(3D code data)
□ □ □ □
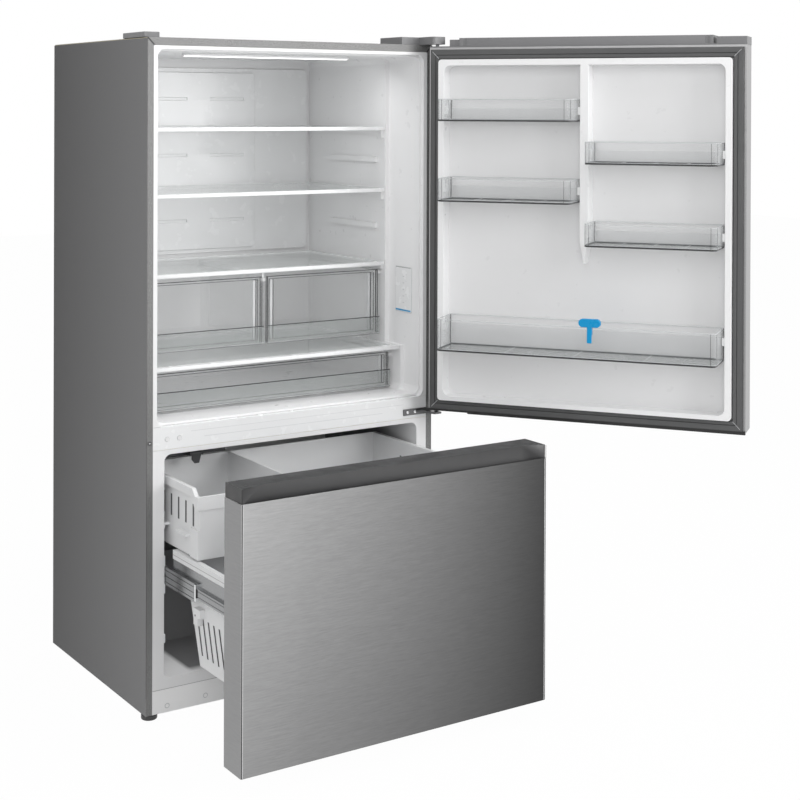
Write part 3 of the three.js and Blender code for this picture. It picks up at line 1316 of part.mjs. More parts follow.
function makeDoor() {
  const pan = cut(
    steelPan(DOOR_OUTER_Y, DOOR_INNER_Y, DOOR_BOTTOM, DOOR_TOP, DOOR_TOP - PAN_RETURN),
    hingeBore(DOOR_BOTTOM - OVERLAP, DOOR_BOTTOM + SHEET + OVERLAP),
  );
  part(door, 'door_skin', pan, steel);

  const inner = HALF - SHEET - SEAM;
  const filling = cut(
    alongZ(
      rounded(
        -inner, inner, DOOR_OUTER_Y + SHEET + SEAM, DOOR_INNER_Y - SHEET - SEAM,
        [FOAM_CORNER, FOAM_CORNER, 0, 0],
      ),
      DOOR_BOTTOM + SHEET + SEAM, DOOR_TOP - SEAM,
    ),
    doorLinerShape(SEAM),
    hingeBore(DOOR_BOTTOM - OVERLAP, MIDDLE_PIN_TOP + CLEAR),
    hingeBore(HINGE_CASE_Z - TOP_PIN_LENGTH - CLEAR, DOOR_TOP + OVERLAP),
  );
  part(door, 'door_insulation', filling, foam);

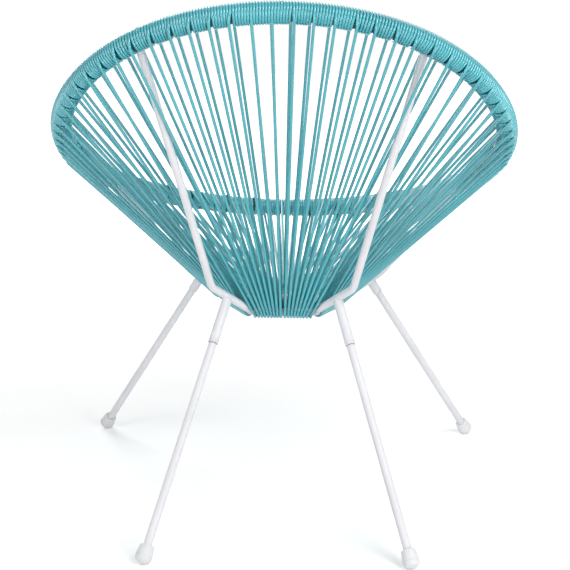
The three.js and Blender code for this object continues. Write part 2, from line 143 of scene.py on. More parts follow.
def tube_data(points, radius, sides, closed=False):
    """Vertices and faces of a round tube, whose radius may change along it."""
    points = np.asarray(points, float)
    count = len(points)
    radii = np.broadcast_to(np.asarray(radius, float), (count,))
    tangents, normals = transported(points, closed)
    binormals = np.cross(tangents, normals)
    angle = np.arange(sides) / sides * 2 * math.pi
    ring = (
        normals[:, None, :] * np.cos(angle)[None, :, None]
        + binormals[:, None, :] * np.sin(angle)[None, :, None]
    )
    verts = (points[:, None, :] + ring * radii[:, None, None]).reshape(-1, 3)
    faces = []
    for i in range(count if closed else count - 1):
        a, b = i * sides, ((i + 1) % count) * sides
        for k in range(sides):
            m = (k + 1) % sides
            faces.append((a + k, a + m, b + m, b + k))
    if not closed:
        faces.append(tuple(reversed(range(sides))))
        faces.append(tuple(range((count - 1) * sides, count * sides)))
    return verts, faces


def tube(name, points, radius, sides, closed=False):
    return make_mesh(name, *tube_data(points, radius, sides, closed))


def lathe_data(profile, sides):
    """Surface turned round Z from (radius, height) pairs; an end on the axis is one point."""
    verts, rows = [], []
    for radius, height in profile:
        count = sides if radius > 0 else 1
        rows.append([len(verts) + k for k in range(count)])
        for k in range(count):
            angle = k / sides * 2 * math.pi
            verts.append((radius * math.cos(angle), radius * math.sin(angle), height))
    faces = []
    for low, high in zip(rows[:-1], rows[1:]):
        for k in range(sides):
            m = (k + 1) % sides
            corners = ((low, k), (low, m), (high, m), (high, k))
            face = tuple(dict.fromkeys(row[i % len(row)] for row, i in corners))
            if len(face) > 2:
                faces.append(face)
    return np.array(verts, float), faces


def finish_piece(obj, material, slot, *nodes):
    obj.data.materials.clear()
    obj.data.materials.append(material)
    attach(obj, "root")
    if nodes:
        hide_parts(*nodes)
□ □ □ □
Short task ->
Set down each line of the material verbatim, from the first line through the line that contains "part(door, 'door_skin', pan, steel);".

Response to this task ->
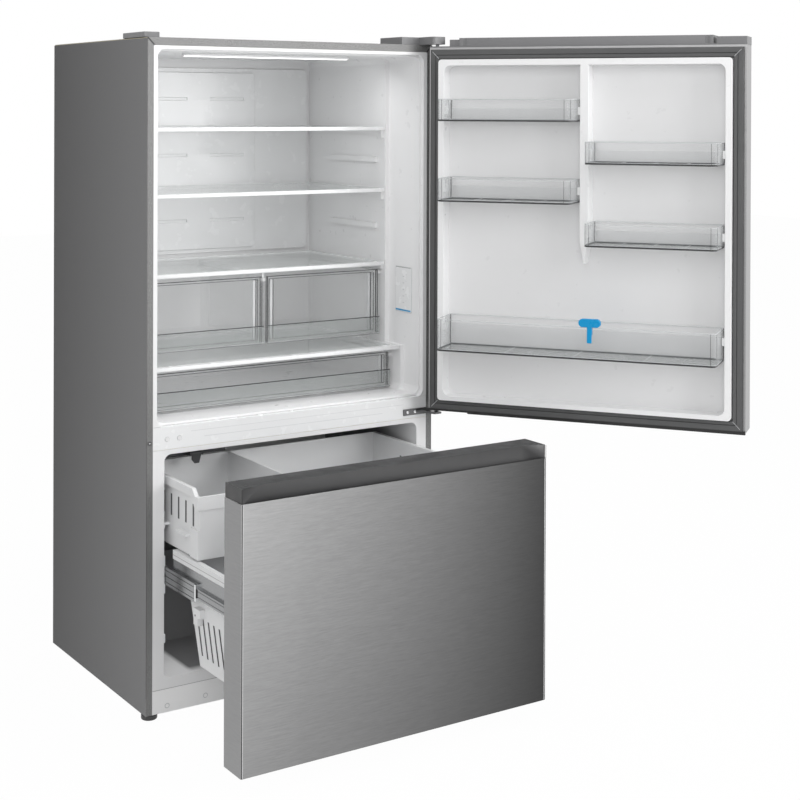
Write part 3 of the three.js and Blender code for this picture. It picks up at line 1316 of part.mjs. More parts follow.
function makeDoor() {
  const pan = cut(
    steelPan(DOOR_OUTER_Y, DOOR_INNER_Y, DOOR_BOTTOM, DOOR_TOP, DOOR_TOP - PAN_RETURN),
    hingeBore(DOOR_BOTTOM - OVERLAP, DOOR_BOTTOM + SHEET + OVERLAP),
  );
  part(door, 'door_skin', pan, steel);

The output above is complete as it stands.